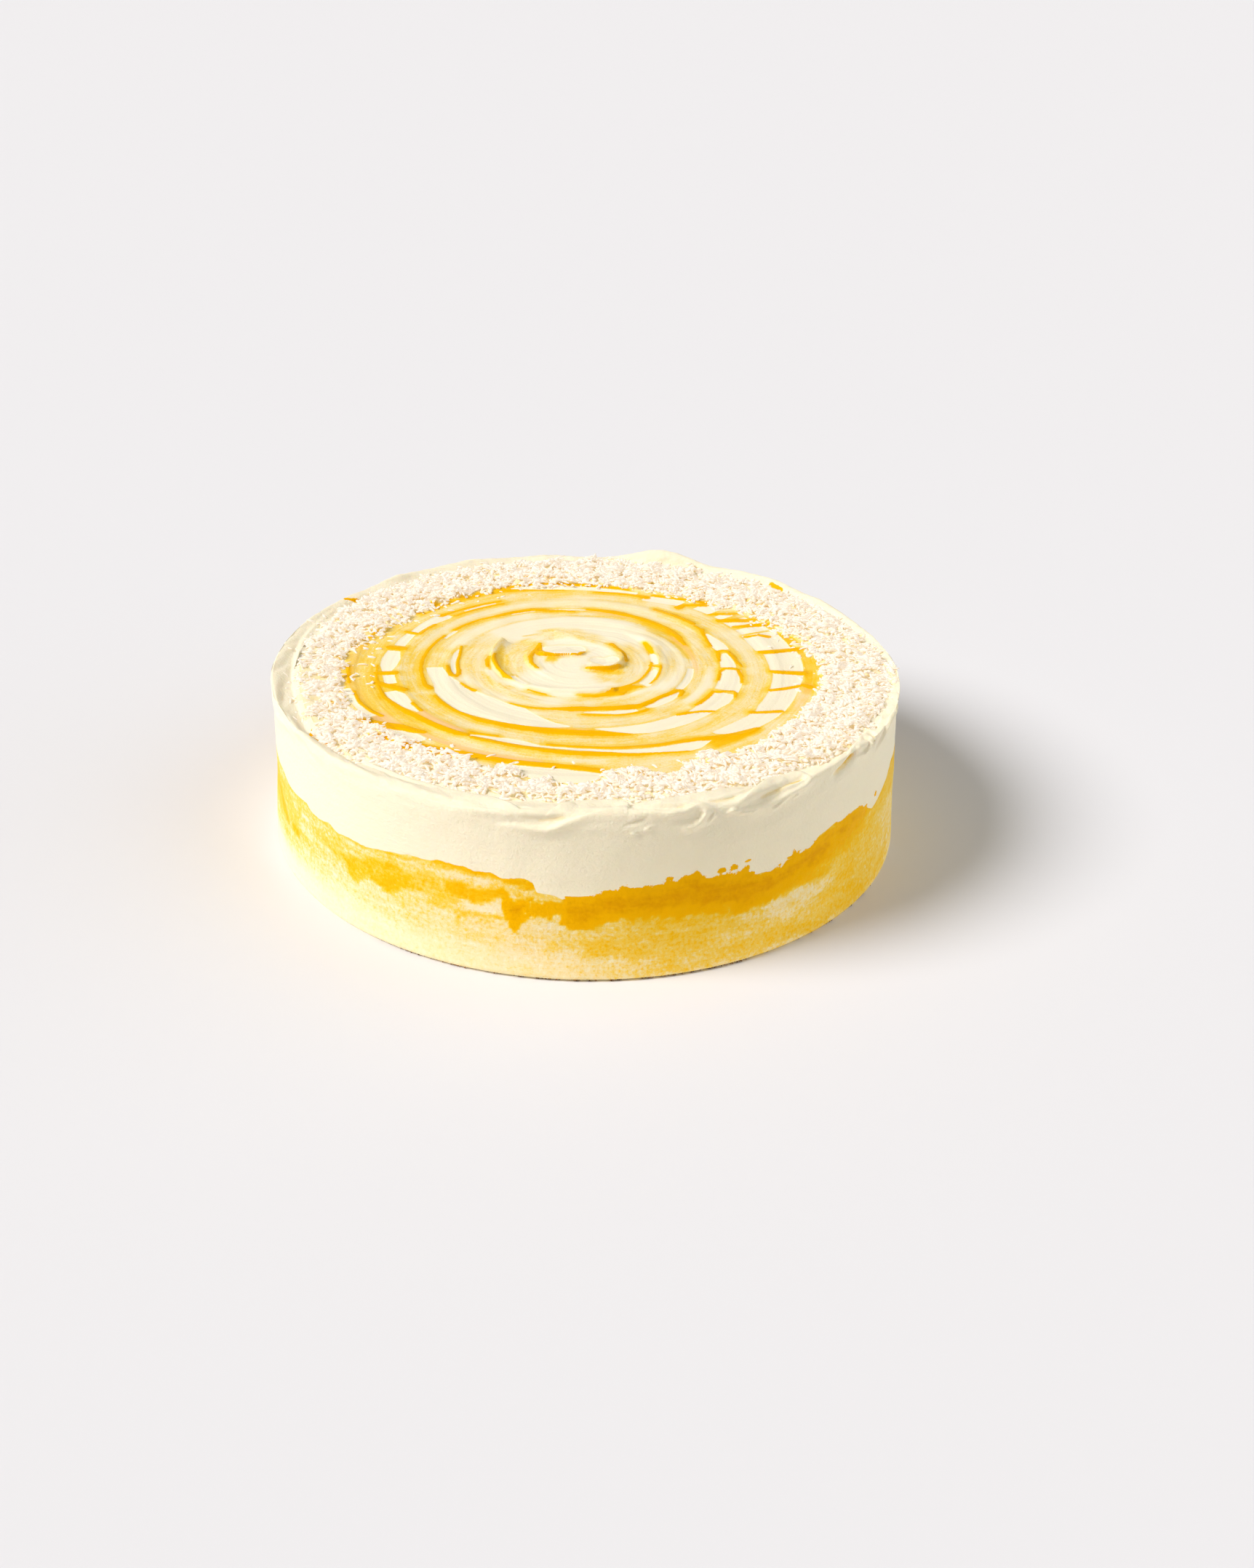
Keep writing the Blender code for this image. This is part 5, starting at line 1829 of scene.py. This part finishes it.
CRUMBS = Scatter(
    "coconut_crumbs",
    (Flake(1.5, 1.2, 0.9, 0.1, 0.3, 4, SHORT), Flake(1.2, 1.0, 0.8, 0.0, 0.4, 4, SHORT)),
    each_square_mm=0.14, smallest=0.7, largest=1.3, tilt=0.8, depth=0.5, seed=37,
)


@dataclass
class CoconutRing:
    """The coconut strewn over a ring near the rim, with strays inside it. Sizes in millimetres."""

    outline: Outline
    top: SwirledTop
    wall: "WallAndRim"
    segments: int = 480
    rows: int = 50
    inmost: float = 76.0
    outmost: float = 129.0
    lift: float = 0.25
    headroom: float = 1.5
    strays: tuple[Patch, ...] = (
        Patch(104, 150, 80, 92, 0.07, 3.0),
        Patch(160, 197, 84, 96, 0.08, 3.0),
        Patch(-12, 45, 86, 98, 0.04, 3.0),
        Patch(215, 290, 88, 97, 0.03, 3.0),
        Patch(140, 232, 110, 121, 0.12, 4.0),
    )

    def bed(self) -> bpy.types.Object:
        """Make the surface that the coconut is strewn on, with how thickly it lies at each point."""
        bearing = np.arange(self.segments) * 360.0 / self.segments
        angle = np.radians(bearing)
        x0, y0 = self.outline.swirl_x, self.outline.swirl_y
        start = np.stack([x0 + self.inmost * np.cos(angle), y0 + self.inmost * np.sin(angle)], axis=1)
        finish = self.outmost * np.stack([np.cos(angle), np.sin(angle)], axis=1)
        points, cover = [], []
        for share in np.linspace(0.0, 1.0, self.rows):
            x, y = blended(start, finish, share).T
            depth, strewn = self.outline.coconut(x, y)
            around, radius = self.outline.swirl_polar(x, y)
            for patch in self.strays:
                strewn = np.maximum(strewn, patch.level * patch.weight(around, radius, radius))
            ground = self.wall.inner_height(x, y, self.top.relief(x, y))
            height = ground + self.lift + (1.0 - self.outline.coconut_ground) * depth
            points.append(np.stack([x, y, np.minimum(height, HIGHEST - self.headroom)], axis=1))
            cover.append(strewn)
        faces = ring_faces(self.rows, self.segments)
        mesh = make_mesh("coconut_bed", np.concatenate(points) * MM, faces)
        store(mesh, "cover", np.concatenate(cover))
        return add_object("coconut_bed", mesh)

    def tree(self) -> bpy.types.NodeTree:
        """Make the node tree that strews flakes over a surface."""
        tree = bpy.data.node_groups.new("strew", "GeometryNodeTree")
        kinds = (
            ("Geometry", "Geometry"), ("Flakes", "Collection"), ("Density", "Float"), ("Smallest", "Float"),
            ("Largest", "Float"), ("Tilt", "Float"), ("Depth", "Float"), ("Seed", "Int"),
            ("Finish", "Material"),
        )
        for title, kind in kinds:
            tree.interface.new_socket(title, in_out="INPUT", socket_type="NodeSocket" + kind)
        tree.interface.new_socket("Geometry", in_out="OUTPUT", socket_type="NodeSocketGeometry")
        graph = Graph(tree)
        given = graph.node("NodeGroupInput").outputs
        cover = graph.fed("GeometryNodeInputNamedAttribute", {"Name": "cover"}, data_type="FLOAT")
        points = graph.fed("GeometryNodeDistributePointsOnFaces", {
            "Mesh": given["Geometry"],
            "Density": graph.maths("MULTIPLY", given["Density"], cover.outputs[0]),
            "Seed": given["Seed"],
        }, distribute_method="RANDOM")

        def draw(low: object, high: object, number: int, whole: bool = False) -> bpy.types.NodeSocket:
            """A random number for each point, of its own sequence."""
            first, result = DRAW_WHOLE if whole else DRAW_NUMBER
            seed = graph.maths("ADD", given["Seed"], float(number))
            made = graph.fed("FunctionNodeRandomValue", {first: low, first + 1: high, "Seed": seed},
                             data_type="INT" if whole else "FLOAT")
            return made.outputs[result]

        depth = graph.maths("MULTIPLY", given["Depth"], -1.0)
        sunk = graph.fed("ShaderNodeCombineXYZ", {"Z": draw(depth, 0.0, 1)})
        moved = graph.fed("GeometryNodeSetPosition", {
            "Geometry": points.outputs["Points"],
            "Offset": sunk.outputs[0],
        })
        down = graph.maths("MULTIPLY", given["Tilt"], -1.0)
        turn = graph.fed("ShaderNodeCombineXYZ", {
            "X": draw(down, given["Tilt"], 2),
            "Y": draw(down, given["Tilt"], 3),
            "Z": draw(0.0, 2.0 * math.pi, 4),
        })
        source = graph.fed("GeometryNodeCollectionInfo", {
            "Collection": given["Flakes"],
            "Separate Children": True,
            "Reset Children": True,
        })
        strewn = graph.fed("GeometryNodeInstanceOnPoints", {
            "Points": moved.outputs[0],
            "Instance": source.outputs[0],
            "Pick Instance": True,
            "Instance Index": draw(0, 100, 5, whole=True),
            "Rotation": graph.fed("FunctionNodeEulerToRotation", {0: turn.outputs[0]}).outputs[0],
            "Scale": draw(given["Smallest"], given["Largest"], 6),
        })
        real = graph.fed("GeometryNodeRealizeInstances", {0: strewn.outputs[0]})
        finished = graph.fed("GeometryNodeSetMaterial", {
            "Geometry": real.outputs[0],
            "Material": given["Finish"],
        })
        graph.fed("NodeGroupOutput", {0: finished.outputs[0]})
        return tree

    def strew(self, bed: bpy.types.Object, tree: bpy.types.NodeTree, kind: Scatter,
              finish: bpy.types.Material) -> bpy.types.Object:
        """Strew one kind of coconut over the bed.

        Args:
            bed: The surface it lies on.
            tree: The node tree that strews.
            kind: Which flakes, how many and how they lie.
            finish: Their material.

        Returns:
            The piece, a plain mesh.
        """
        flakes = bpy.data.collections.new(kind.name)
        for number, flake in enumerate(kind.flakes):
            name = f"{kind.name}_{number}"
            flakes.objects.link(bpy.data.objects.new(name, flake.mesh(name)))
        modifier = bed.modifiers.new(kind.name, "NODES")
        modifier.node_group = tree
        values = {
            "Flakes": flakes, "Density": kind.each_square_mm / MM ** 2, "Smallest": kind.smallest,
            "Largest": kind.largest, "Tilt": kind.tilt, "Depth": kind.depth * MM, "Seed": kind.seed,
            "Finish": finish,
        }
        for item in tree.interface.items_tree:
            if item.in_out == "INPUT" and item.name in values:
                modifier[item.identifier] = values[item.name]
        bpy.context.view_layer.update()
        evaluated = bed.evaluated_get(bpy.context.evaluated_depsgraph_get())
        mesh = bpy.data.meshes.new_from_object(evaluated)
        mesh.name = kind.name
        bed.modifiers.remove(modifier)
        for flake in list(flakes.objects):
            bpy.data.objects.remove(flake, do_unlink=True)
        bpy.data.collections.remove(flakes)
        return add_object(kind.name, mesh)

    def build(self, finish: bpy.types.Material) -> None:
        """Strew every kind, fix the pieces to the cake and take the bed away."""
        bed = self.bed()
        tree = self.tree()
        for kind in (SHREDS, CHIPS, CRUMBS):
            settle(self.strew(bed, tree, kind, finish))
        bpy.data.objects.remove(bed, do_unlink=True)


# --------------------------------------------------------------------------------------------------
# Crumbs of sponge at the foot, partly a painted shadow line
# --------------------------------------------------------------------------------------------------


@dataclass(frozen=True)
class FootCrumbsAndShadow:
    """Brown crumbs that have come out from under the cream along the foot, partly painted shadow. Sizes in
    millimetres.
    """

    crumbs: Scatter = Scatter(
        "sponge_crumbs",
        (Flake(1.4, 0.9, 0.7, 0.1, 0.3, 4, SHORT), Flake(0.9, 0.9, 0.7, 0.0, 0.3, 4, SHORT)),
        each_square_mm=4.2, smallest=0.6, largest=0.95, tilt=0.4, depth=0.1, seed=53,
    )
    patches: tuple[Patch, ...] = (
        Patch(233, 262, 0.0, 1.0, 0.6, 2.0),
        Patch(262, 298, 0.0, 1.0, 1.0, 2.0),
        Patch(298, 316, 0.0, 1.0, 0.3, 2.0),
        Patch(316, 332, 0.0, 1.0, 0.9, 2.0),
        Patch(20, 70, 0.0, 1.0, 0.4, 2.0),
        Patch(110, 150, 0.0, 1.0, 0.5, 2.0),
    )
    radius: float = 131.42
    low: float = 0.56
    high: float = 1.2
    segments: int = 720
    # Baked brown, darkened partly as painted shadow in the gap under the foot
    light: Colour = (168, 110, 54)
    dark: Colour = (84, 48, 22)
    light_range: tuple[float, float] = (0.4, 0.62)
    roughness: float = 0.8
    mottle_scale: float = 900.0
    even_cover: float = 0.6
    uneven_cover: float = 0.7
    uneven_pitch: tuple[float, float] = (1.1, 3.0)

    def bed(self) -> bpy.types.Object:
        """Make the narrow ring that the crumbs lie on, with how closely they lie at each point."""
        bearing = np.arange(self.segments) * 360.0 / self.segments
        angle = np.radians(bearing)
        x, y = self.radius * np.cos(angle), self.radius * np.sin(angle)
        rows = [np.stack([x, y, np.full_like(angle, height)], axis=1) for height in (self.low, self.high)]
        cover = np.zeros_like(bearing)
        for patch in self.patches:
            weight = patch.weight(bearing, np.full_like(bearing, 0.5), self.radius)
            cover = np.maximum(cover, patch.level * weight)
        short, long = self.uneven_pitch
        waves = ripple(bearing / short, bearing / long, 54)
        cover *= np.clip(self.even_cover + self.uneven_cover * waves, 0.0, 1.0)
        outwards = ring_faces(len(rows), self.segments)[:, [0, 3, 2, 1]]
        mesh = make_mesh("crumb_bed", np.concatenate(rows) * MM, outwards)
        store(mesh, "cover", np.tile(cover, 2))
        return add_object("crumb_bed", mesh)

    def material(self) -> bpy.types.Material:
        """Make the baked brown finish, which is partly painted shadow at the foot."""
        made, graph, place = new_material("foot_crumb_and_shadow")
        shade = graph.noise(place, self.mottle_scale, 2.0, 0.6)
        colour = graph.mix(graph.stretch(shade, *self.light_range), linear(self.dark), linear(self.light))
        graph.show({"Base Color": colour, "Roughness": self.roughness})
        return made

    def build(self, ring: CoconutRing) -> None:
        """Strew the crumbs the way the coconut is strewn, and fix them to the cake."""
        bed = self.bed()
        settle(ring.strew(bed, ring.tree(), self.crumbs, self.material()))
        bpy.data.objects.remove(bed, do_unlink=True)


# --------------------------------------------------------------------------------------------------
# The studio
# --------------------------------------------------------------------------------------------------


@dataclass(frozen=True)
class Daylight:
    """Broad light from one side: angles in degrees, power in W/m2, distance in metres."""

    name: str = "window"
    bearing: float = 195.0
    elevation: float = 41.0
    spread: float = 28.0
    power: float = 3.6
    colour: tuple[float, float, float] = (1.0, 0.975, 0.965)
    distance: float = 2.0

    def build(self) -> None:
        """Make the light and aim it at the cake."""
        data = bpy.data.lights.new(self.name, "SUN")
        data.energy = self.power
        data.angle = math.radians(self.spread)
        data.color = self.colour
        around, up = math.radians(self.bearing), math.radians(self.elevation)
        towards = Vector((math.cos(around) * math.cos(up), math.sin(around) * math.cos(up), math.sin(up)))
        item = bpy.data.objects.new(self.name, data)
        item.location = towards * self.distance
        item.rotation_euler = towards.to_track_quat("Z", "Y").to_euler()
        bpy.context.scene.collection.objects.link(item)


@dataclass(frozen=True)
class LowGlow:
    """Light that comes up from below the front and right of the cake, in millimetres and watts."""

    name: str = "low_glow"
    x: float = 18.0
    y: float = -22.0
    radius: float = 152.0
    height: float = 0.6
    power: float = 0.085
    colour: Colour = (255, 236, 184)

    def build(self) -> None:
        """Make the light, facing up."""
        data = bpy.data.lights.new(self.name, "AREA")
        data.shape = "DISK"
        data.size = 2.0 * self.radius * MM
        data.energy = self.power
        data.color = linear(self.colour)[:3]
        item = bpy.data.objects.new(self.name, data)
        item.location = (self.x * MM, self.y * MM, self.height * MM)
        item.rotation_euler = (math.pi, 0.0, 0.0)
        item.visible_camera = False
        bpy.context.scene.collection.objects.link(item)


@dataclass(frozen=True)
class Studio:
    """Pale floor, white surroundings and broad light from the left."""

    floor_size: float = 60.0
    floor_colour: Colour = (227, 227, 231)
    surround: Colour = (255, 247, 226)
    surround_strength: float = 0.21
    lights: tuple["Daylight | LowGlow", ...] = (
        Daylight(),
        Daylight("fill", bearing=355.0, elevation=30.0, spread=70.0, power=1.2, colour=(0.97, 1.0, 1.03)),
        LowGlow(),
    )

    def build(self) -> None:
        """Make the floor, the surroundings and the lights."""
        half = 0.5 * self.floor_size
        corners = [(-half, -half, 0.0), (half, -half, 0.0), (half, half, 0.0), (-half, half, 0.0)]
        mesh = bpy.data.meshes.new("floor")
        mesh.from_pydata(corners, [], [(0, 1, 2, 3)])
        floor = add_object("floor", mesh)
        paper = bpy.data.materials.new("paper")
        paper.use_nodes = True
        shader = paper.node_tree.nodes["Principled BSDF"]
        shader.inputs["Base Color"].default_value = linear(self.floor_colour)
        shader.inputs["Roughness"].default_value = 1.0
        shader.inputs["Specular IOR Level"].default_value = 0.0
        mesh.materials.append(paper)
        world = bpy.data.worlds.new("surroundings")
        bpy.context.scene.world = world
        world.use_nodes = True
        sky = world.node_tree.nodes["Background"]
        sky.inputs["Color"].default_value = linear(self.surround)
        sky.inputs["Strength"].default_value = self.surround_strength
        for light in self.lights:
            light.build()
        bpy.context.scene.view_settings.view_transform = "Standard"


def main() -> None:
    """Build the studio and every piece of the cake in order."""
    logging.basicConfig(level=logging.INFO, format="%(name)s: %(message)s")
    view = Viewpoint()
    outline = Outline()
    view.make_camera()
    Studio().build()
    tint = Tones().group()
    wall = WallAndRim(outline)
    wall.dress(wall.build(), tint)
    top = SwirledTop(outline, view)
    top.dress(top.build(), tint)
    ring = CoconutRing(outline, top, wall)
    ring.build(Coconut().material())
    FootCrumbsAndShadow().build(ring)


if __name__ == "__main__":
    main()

═══

From the first line of the data through the line with "coconut strewn over", quote each line exactly and add nothing else.

> Exercise response
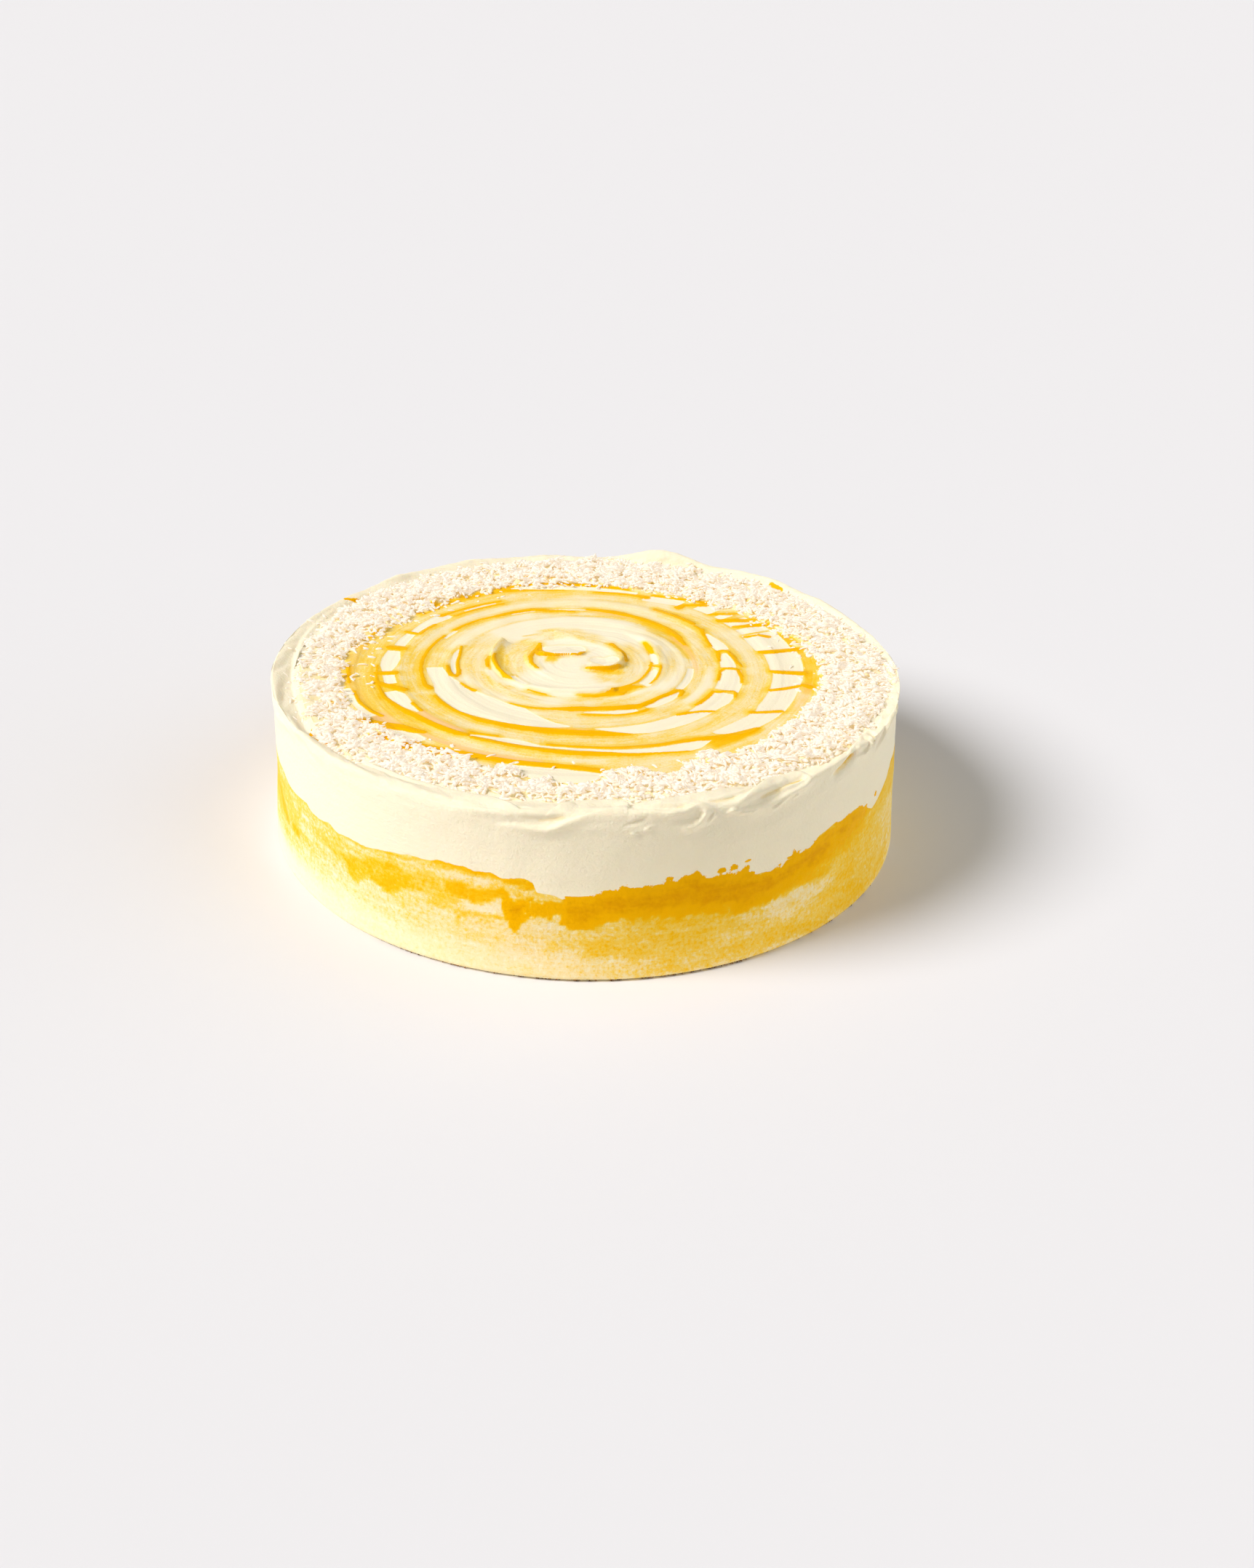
Keep writing the Blender code for this image. This is part 5, starting at line 1829 of scene.py. This part finishes it.
CRUMBS = Scatter(
    "coconut_crumbs",
    (Flake(1.5, 1.2, 0.9, 0.1, 0.3, 4, SHORT), Flake(1.2, 1.0, 0.8, 0.0, 0.4, 4, SHORT)),
    each_square_mm=0.14, smallest=0.7, largest=1.3, tilt=0.8, depth=0.5, seed=37,
)


@dataclass
class CoconutRing:
    """The coconut strewn over a ring near the rim, with strays inside it. Sizes in millimetres."""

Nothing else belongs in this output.